Why the shortfall matters
The GAO found three core gaps that produce systemic risk: policies and guidance are fragmented and narrowly scoped, training rarely covers the full breadth of security areas, and required threat assessments are incomplete or absent across many components. When training focuses only on classic operations security and assessments omit force protection or insider threat considerations, DOD loses the ability to see how open sources can be fused into practical targeting information. That is precisely what an intelligent adversary needs.
Beyond governance, technical exposures are plentiful. Commercial telemetry, device metadata, unredacted press releases, and sensor feeds can all leak indicators that, when aggregated, form a usable digital profile. The risk is amplified by a robust secondary market for movement and location data and by the archival nature of digital footprints. A breached or sold dataset can persist and be reanalyzed years later with newer analytic tools.
What meaningful fixes look like
Fixing this problem requires a layered program that treats public data threats as a cross cutting mission assurance challenge. The following are practical, actionable priorities that DOD should pursue immediately.
1) Create a single cross-functional governance baseline for public data risk. Assign a senior executive to coordinate policy across security, acquisitions, and operations. That body must inventory all public-facing data streams produced or relied on by DOD, from press releases to telemetry from test ranges and public APIs. Policies should identify which datasets must be embargoed, sanitized, or time-lagged before release. GAO specifically recommended departmentwide assessment and collaboration to close the current policy gaps.

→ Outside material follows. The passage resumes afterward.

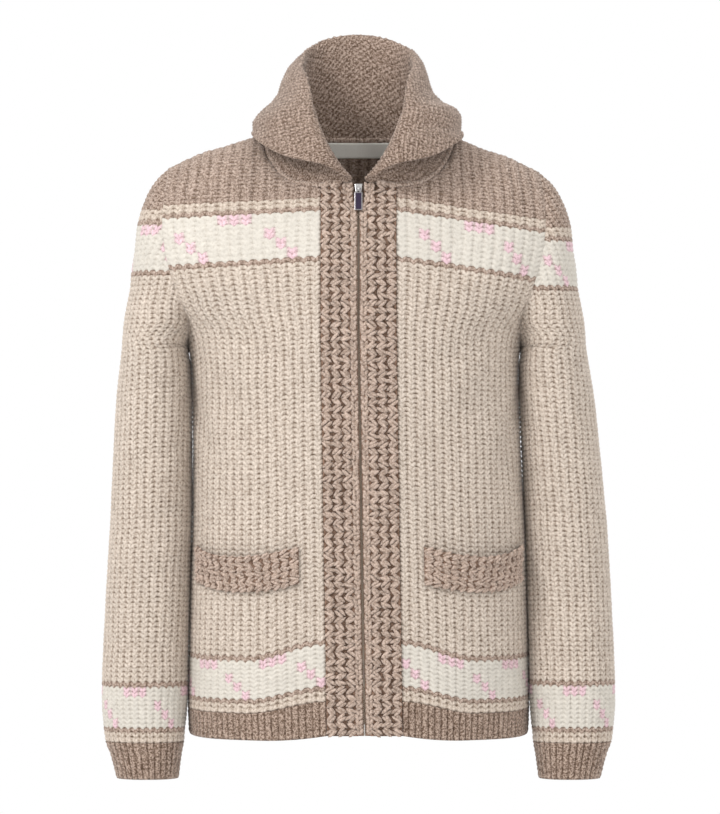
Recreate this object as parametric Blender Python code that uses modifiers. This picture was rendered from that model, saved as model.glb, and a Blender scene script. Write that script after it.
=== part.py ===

2) Mandate comprehensive, scenario-driven threat assessments across four security areas: force protection, insider threat, mission assurance, and operations security. These assessments should model how adversaries could combine public signals with commercial data. They must be repeated regularly and after major program or reporting changes. The GAO found these assessments were missing or incomplete in most components.
3) Operationalize OSINT and red teaming. Every major command and program office must run adversarial OSINT campaigns that attempt to build actionable profiles from only public sources. These red teams should include specialists in data broker markets and pipeline reconstruction. The output must feed requirements for data minimization, publication hygiene, and scheduling changes. This will surface brittle disclosure practices before an adversary does.
4) Harden publication processes. Strip sensitive metadata from documents and media before release. When movement or location data has operational value, prefer aggregated, delayed, or sampled releases rather than real time feeds. Where public interest demands transparency, consider controlled portals with authentication and logging instead of open APIs. Press and outreach guidance should include minimum sanitization rules vetted against the red team findings.
5) Treat sensor and platform telemetry as a data classification challenge. Many platforms and test ranges emit telemetry that is useful for development but harmful if public. Require privacy preserving telemetry modes for commercial off the shelf components and embed data tagging into procurement contracts so vendors must support controlled disclosure. Put simple switches into fielded systems that allow telemetry to be tagged and retained only in secure enclaves.
6) Reform acquisitions to manage downstream data risk. Contract language must prevent contractors from buying or using sensitive brokered datasets that include military locations or personnel indicators unless the purchase is explicitly authorized and controlled. Contracts should require suppliers to disclose third party data sources and to demonstrate how they remove sensitive locations from commercial feeds.
7) Engage regulators and industry to limit abuse of commercial data. Work with federal partners and allies to press for rules that restrict sale of high risk location datasets, and to create stronger disclosure rules for brokers. Recent enforcement by the FTC demonstrates that regulators can and will act when brokers trade sensitive location data. DOD should lend technical expertise and incident data to support stronger industry norms and rules.
8) Train to the new reality. Update training for service members, civilians, contractors, and families so it covers modern digital footprints and the mechanics of aggregation. One-off posters and slogans are not enough. Training must be scenario based, repeatable, and targeted to roles from leadership to family readiness coordinators. The GAO emphasized the need for broader, consistent training across components.
9) Build detection for aggregated profiling. Invest in analytic capability that scans open sources and commercial streams for emergent profiles that include DOD elements. This is not about surveillance of the public. It is about detecting when public data externally constructs a profile that maps to a DOD target set. Such detection can trigger remediation of the underlying sources or operational mitigation.
10) Rapid response and remediation playbooks. When a dataset is discovered that endangers personnel or operations, there must be a rapid cross-agency playbook that includes takedown requests, legal escalation, family support, and operational hardening. Time matters. Archival data should also be assessed and, where feasible, mitigated.
A final note on realism
None of these actions are silver bullets. Commercial markets will continue to trade data and technology will only make aggregation more powerful. The goal is to make exploitation harder, more expensive, and more detectable. That requires structural change. DOD has the authority and the tools to begin. The GAO’s findings provide a roadmap for where to start. Concretely implementing cross-cutting governance, extending training, tightening acquisition language, and investing in analytic detection will reduce the department’s attack surface in the public domain and help protect personnel and missions in the age of ubiquitous data.